Pilgrim Chants & Pastoral Trails by
Sharron Kraus is another album dedicated to a specific landscape. One sunny day, she writes, whilst driving through the Welsh countryside, "I had the overwhelming sense that there was music contained in the landscape, waiting to be discovered. I decided to move to Mid-Wales, to a quiet place just north of that valley and try to tap into that music and draw it out." The resulting compositions couldn't be less like Way Through; Joseph Stannard in
The Wire praised their 'wild magic and windswept beauty.' Kraus cites
Richard Skelton as an influence, and this year he has been re-visiting music inspired by the landscape of Ulpha, in south-west Cumbria. These kind of recordings, like field notes or diaries, can be returned to and developed in new ways. He
and
Autumn Richardson describe the composition of
Succession in almost scientific terms: 'the process of recovering
these fragments and threading them into song is analogous to the work of
palynologists, reconstructing images of past landscape ecologies from
the layers of sediment. It is a kind of archaeology, a work of
archivism.'
Swiss sound artist
Marcus Maeder has been leading '
trees',
a research project conducted by the Institute for Computer Music and
Sound Technology (ICST) in collaboration with the Swiss Federal
Institute for Forest, Snow and Landscape Research (WSL). Their aim is
to 'combine field recordings of meteorological phenomena, recordings of
acoustic emissions in trees and acoustic representations (sonifications)

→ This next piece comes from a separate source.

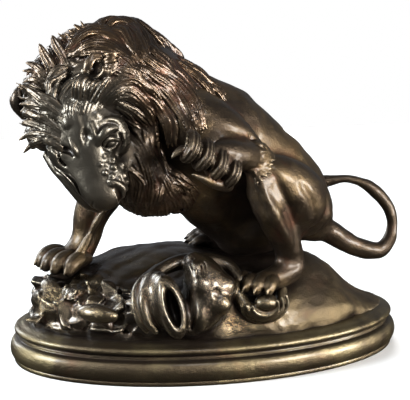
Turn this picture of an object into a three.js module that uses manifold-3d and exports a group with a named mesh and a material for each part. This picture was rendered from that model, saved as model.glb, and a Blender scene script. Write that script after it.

of ecophysiological data in one single auditory experience and make
their correlation acoustically and aesthetically experienceable and
explorable.' Some of this sounds like the old dream of listening to the
landscape directly, an idea I have often referred to here (see for
example my post from earlier this year,
Shoreless River). Maeder's own CD,
topographie sinusoïdale, constructs music as if it were a landscape: '
arranged in space, defining
upper and lower boundaries of spatial objects, cliffs, edges, slow
passages from one scene to another, at times focusing on details of a
larger group of objects.' Reviewing it recently in The Wire,
Richard Pennell found it 'a very pretty, gently fluid piece of music,
but a little too anodyne, an overlong watercolour wash.'
The same could not be said for
Emptyset -
Paul Purgas and James Ginzburg
- who specialise in subjecting resonant sites to noise at high volumes and
frequencies and recording the results. At the start of the year they
had an installation at Tate Britain as part of the Performing Architecture series. Here's what Boomkat had to say about their latest release, Material: 'In what has become the dominant theme of Emptyset's work, the cavernous architecture of the different settings - Trawsfynydd
Nuclear Power Station in Snowdonia, Ambika P3 in London, and Chislehurst
Mine in Kent - becomes a component of the music itself, the duo's
bowel-shaking low frequencies responding to every nook, curve and
surface texture of these man-made caves. When you think of the uses
these spaces have historically been put to (chalk and flint mining,
Magnox nuclear reaction, concrete testing), it's hard to think of
Material as anything but industrial music in its purest, or at least
most literal, form.'
Touch always feature in my annual surveys, and a new
BJ Nilson
album coming out shortly sounds interesting - 'a somewhat surreal audio
rendition of the sounds of The City of London.' Earlier in the year they released
Diluvial, a collaboration between Wire's
Bruce Gilbert and Beaconsfield ArtWorks on the theme of rising sea levels. Another album of note was
Burkhard Stangl's
Unfinished. For William Turner, painter, inspired by the artist's extraordinary late work (Tate Britain has an exhibition planned for next year,
Late Turner: Painting Set Free, so I expect to see this CD on sale in their shop). Then there was
Stromboli, a collection of field recordings by
Geir Jenssen, better known as Biosphere for his 'arctic techno' - most recently
N-Plants
(2011), an album inspired by the Japanese nuclear industry and recorded
a month before the Fukashima disaster. Jenssen has also been
active in mountaineering and in 2001 climbed the Himalayan peak Cho
Oyu. The sounds he assembled on that expedition were released a few
years later as
Cho Oyu 8201m – Field Recordings from Tibet. The
new album for Touch consists of a Stromboli soundscape on the first
side and a 'dub version' (subtly different) on the other.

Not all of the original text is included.